### [Do this]
Set down exactly the lines from the one with "for name, piece" to the one with "obj.matrix_world = world", both included, and no line outside that range.

### [Data shown]

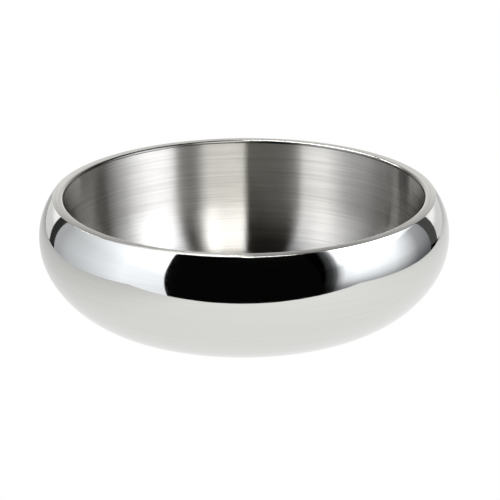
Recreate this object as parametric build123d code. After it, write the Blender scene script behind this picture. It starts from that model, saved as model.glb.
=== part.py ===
"""Double-walled shaving bowl, mm, +Z up, origin at the middle of the foot on the table.

A mirror-polished outer shell with a wide rounded belly carries a brushed inner liner.
The liner drops in through the shell's mouth, and a ring weld, ground flush with the
lip, joins the two. The air trapped between them stops hot water from heating the hand.
Every piece is turned about the Z axis from a section drawn in the XZ plane.
"""

from build123d import *
from math import acos, asin, atan2, cos, degrees, pi, sin, sqrt, tan
import os

# ---- overall sizes ----
belly_diameter = 128.0  # widest outside diameter
height = 39.5  # table to the top of the lip

# ---- outer shell ----
belly_height = 26.7  # table to the widest circle
shoulder_inset = 4.3  # how far the mouth's edge stands inside the belly
foot_inset = 30.2  # how far the foot's edge stands inside the belly
run_ratio = 3.0  # the underside arc's tangent length over the belly arc's
shell_wall = 0.8  # sheet thickness
foot_width = 4.5  # flat ring that the bowl stands on
recess_depth = 1.2  # how far the middle of the base is lifted off the table
recess_bend = 2.0  # radius of the two bends between the foot and the recess

# ---- inner liner ----
liner_wall = 0.7  # sheet thickness
lip_width = 3.5  # mouth's edge to the wall of the cavity
lip_bend = 0.15  # inside radius of the bend between the wall and the lip
lip_crown = 0.15  # fall of the lip from its top to the mouth's edge
floor_height = 5.5  # table to the inside floor
air_gap = 1.2  # least gap between the liner and the shell at the liner's corner

# ---- ring weld between the lip and the shell ----
weld_width = 0.8  # across the lip
weld_face = 0.6  # down the outside of the shoulder

# ---- vent plug in the base ----
vent_diameter = 3.0  # hole that lets the air out while the ring is welded
plug_clearance = 0.02  # radial, plug's shank to the hole
plug_head_overhang = 1.2  # head's edge past the hole
plug_head_height = 0.45  # at the middle of its dome
plug_head_edge = 0.15  # at its rim
plug_shank_past = 0.5  # shank's end past the sheet, inside the air space

# ---- worked out from the sizes above ----
belly_radius = belly_diameter / 2
mouth_radius = belly_radius - shoulder_inset
foot_radius = belly_radius - foot_inset
cavity_radius = mouth_radius - lip_width
lip_round = lip_bend + liner_wall
mouth_height = height - lip_crown


def at(centre, radius, angle):
    """Point on a circle in the section, at an angle from the outward direction."""
    return (centre[0] + radius * cos(angle), centre[1] + radius * sin(angle))


def arc(centre, radius, start, end):
    """Arc in the section from one angle to another."""
    middle = (start + end) / 2
    points = [at(centre, radius, angle) for angle in (start, middle, end)]
    return ThreePointArc(*points)


def turned(edges):
    """Solid of revolution about Z of the closed section that the edges bound."""
    section = Face(Wire([Plane.XZ * edge for edge in edges]))
    return revolve(section, Axis.Z, 360)


def lower_arcs():
    """Belly arc and underside arc, tangent to each other.

    The belly arc leaves the widest circle straight down, and the underside arc comes
    in level at the foot. Their tangent lengths are short and run_ratio * short.
    """
    across = foot_inset
    down = belly_height
    a = 2 * run_ratio
    b = 2 * (run_ratio * across + down)
    c = -(across**2 + down**2)
    short = (-b + sqrt(b * b - 4 * a * c)) / (2 * a)
    slope = atan2(down - short, across - run_ratio * short)
    turn = pi / 2 - slope
    belly_arc = short / tan(turn / 2)
    under_arc = run_ratio * short / tan(slope / 2)
    belly_centre = (belly_radius - belly_arc, belly_height)
    under_centre = (foot_radius, under_arc)
    return belly_centre, belly_arc, under_centre, under_arc, turn


def shoulder_arc():
    """Centre and radius of the arc from the widest circle up to the mouth's edge."""
    rise = mouth_height - belly_height
    radius = (shoulder_inset**2 + rise**2) / (2 * shoulder_inset)
    centre = (belly_radius - radius, belly_height)
    return centre, radius, asin(rise / radius)


def lip_arc():
    """Centre, radius and end angles of the crowned top of the lip and its weld."""
    run = lip_width - lip_round
    radius = (run**2 + lip_crown**2) / (2 * lip_crown)
    centre = (cavity_radius + lip_round, height - radius)
    outer = acos(run / radius)
    seam = acos((run - weld_width) / radius)
    return centre, radius, outer, seam


def liner_corner():
    """Outside radius of the liner's corner: as square as the air gap allows.

    The corner's circle touches the liner's wall and floor, and stays air_gap inside
    the shell's underside arc.
    """
    _, _, under_centre, under_arc, _ = lower_arcs()
    room = under_arc - shell_wall - air_gap
    a = cavity_radius + liner_wall - under_centre[0]
    b = floor_height - liner_wall - under_centre[1]
    half = b - a + room
    return -half - sqrt(half**2 - (a * a + b * b - room * room))


BELLY_CENTRE, BELLY_ARC, UNDER_CENTRE, UNDER_ARC, BELLY_TURN = lower_arcs()
SHOULDER_CENTRE, SHOULDER_ARC, SHOULDER_TURN = shoulder_arc()
LIP_CENTRE, LIP_ARC, LIP_OUTER, LIP_SEAM = lip_arc()
LINER_CORNER = liner_corner()
SHELL_TURN = SHOULDER_TURN - weld_face / SHOULDER_ARC


def shell_outline(inset):
    """Edges of one face of the shell's sheet, from the vent hole up to the weld."""
    bend = acos(1 - recess_depth / (2 * recess_bend))
    foot_inside = foot_radius - foot_width
    recess_edge = foot_inside - 2 * recess_bend * sin(bend)
    upper_centre = (recess_edge, recess_depth - recess_bend)
    lower_centre = (foot_inside, recess_bend)
    level = recess_depth + inset
    return [
        Line((vent_diameter / 2, level), (recess_edge, level)),
        arc(upper_centre, recess_bend + inset, pi / 2, pi / 2 - bend),
        arc(lower_centre, recess_bend - inset, -pi / 2 - bend, -pi / 2),
        Line((foot_inside, inset), (foot_radius, inset)),
        arc(UNDER_CENTRE, UNDER_ARC - inset, -pi / 2, -BELLY_TURN),
        arc(BELLY_CENTRE, BELLY_ARC - inset, -BELLY_TURN, 0),
        arc(SHOULDER_CENTRE, SHOULDER_ARC - inset, 0, SHELL_TURN),
    ]


def outer_shell():
    """Drawn and necked sheet, closed across the ends of its two faces."""
    outside = shell_outline(0)
    inside = shell_outline(shell_wall)
    vent_edge = Line(inside[0] @ 0, outside[0] @ 0)
    mouth_edge = Line(outside[-1] @ 1, inside[-1] @ 1)
    return turned(outside + [mouth_edge] + inside + [vent_edge])


def inner_liner():
    """Flat-floored drawn cup with a straight wall, turned out into the lip."""
    outside_radius = cavity_radius + liner_wall
    corner_centre = (outside_radius - LINER_CORNER, floor_height - liner_wall + LINER_CORNER)
    bend_centre = (cavity_radius + lip_round, height - lip_round)
    seam_top = at(LIP_CENTRE, LIP_ARC, LIP_SEAM)
    under_lip = height - liner_wall
    floor_under = floor_height - liner_wall
    inner_corner = LINER_CORNER - liner_wall
    return turned([
        Line((0, floor_under), (0, floor_height)),
        Line((0, floor_height), (corner_centre[0], floor_height)),
        arc(corner_centre, inner_corner, -pi / 2, 0),
        Line((cavity_radius, corner_centre[1]), (cavity_radius, bend_centre[1])),
        arc(bend_centre, lip_round, pi, pi / 2),
        arc(LIP_CENTRE, LIP_ARC, pi / 2, LIP_SEAM),
        Line(seam_top, (seam_top[0], under_lip)),
        Line((seam_top[0], under_lip), (bend_centre[0], under_lip)),
        arc(bend_centre, lip_bend, pi / 2, pi),
        Line((outside_radius, bend_centre[1]), (outside_radius, corner_centre[1])),
        arc(corner_centre, LINER_CORNER, 0, -pi / 2),
        Line((corner_centre[0], floor_under), (0, floor_under)),
    ])


def rim_weld():
    """Ring of weld between the lip's edge and the shell's edge, ground flush."""
    seam_top = at(LIP_CENTRE, LIP_ARC, LIP_SEAM)
    seam_bottom = (seam_top[0], height - liner_wall)
    shell_inner = at(SHOULDER_CENTRE, SHOULDER_ARC - shell_wall, SHELL_TURN)
    shell_outer = at(SHOULDER_CENTRE, SHOULDER_ARC, SHELL_TURN)
    return turned([
        arc(LIP_CENTRE, LIP_ARC, LIP_SEAM, LIP_OUTER),
        arc(SHOULDER_CENTRE, SHOULDER_ARC, SHOULDER_TURN, SHELL_TURN),
        Line(shell_outer, shell_inner),
        Line(shell_inner, seam_bottom),
        Line(seam_bottom, seam_top),
    ])


def vent_plug():
    """Domed plug that seals the vent hole, seated under the recess."""
    shank_radius = vent_diameter / 2 - plug_clearance
    head_radius = vent_diameter / 2 + plug_head_overhang
    rim = recess_depth - plug_head_edge
    rise = plug_head_height - plug_head_edge
    dome = (head_radius**2 + rise**2) / (2 * rise)
    dome_centre = (0, recess_depth - plug_head_height + dome)
    half_angle = asin(head_radius / dome)
    top = recess_depth + shell_wall + plug_shank_past
    return turned([
        arc(dome_centre, dome, -pi / 2, -pi / 2 + half_angle),
        Line((head_radius, rim), (head_radius, recess_depth)),
        Line((head_radius, recess_depth), (shank_radius, recess_depth)),
        Line((shank_radius, recess_depth), (shank_radius, top)),
        Line((shank_radius, top), (0, top)),
        Line((0, top), (0, recess_depth - plug_head_height)),
    ])


pieces = {
    "outer_shell": outer_shell(),
    "inner_liner": inner_liner(),
    "rim_weld": rim_weld(),
    "vent_plug": vent_plug(),
}

os.makedirs("parts", exist_ok=True)
for name, piece in pieces.items():
    export_step(piece, f"parts/{name}.step")

print("belly arc", round(BELLY_ARC, 2), "underside arc", round(UNDER_ARC, 2))
print("shoulder arc", round(SHOULDER_ARC, 2), "to", round(degrees(SHOULDER_TURN), 1), "degrees")
print("liner's inside corner", round(LINER_CORNER - liner_wall, 2))
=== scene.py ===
# %% [markdown]
# # A double-walled shaving bowl, turned and finished in Blender
#
# The real bowl is two drawn sheets of stainless steel: a mirror-polished outer shell with a
# rounded belly, and a liner brushed round its inside that drops in through the mouth and
# turns out into a flat satin lip. A ring of weld, ground flush, joins the two at the lip's
# outer edge, and a small plug under the base closes the air space between them.
#
# The CAD model fixes the sizes and the places. Its meshes are made for fitting, and a mirror
# shows every flat facet, so each piece is turned again here, finely, from the same section.

# %% Load the fixed frame
from math import acos, asin, atan2, ceil, cos, hypot, pi, radians, sin, sqrt, tan

import bpy
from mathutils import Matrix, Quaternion, Vector


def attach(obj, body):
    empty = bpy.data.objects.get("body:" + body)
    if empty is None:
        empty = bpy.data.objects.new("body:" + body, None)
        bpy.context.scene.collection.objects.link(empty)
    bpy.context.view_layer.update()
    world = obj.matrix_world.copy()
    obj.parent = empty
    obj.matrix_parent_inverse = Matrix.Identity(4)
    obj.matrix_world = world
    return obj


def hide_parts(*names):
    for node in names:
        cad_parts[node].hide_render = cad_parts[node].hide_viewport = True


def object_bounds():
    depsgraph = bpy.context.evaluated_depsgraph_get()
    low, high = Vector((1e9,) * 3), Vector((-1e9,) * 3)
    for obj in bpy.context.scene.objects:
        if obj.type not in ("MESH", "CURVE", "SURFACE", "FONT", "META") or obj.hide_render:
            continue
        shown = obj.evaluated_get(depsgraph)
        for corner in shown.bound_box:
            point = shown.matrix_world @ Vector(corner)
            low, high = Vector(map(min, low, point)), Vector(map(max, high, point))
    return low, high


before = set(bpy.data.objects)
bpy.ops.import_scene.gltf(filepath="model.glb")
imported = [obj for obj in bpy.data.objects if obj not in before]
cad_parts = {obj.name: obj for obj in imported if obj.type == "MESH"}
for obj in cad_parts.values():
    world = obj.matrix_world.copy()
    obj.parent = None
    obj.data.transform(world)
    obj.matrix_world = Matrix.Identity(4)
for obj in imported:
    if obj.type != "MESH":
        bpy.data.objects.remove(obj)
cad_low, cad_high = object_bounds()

print("CAD box, mm:", [round(1000 * side, 1) for side in cad_high - cad_low])

# %% [markdown]
# ## Sizes
#
# The overall sizes are read from the frame. What a box can't tell, such as the sheets'
# thickness and the bends, is named here, in metres.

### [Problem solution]
for name, piece in pieces.items():
    export_step(piece, f"parts/{name}.step")

print("belly arc", round(BELLY_ARC, 2), "underside arc", round(UNDER_ARC, 2))
print("shoulder arc", round(SHOULDER_ARC, 2), "to", round(degrees(SHOULDER_TURN), 1), "degrees")
print("liner's inside corner", round(LINER_CORNER - liner_wall, 2))
=== scene.py ===
# %% [markdown]
# # A double-walled shaving bowl, turned and finished in Blender
#
# The real bowl is two drawn sheets of stainless steel: a mirror-polished outer shell with a
# rounded belly, and a liner brushed round its inside that drops in through the mouth and
# turns out into a flat satin lip. A ring of weld, ground flush, joins the two at the lip's
# outer edge, and a small plug under the base closes the air space between them.
#
# The CAD model fixes the sizes and the places. Its meshes are made for fitting, and a mirror
# shows every flat facet, so each piece is turned again here, finely, from the same section.

# %% Load the fixed frame
from math import acos, asin, atan2, ceil, cos, hypot, pi, radians, sin, sqrt, tan

import bpy
from mathutils import Matrix, Quaternion, Vector


def attach(obj, body):
    empty = bpy.data.objects.get("body:" + body)
    if empty is None:
        empty = bpy.data.objects.new("body:" + body, None)
        bpy.context.scene.collection.objects.link(empty)
    bpy.context.view_layer.update()
    world = obj.matrix_world.copy()
    obj.parent = empty
    obj.matrix_parent_inverse = Matrix.Identity(4)
    obj.matrix_world = world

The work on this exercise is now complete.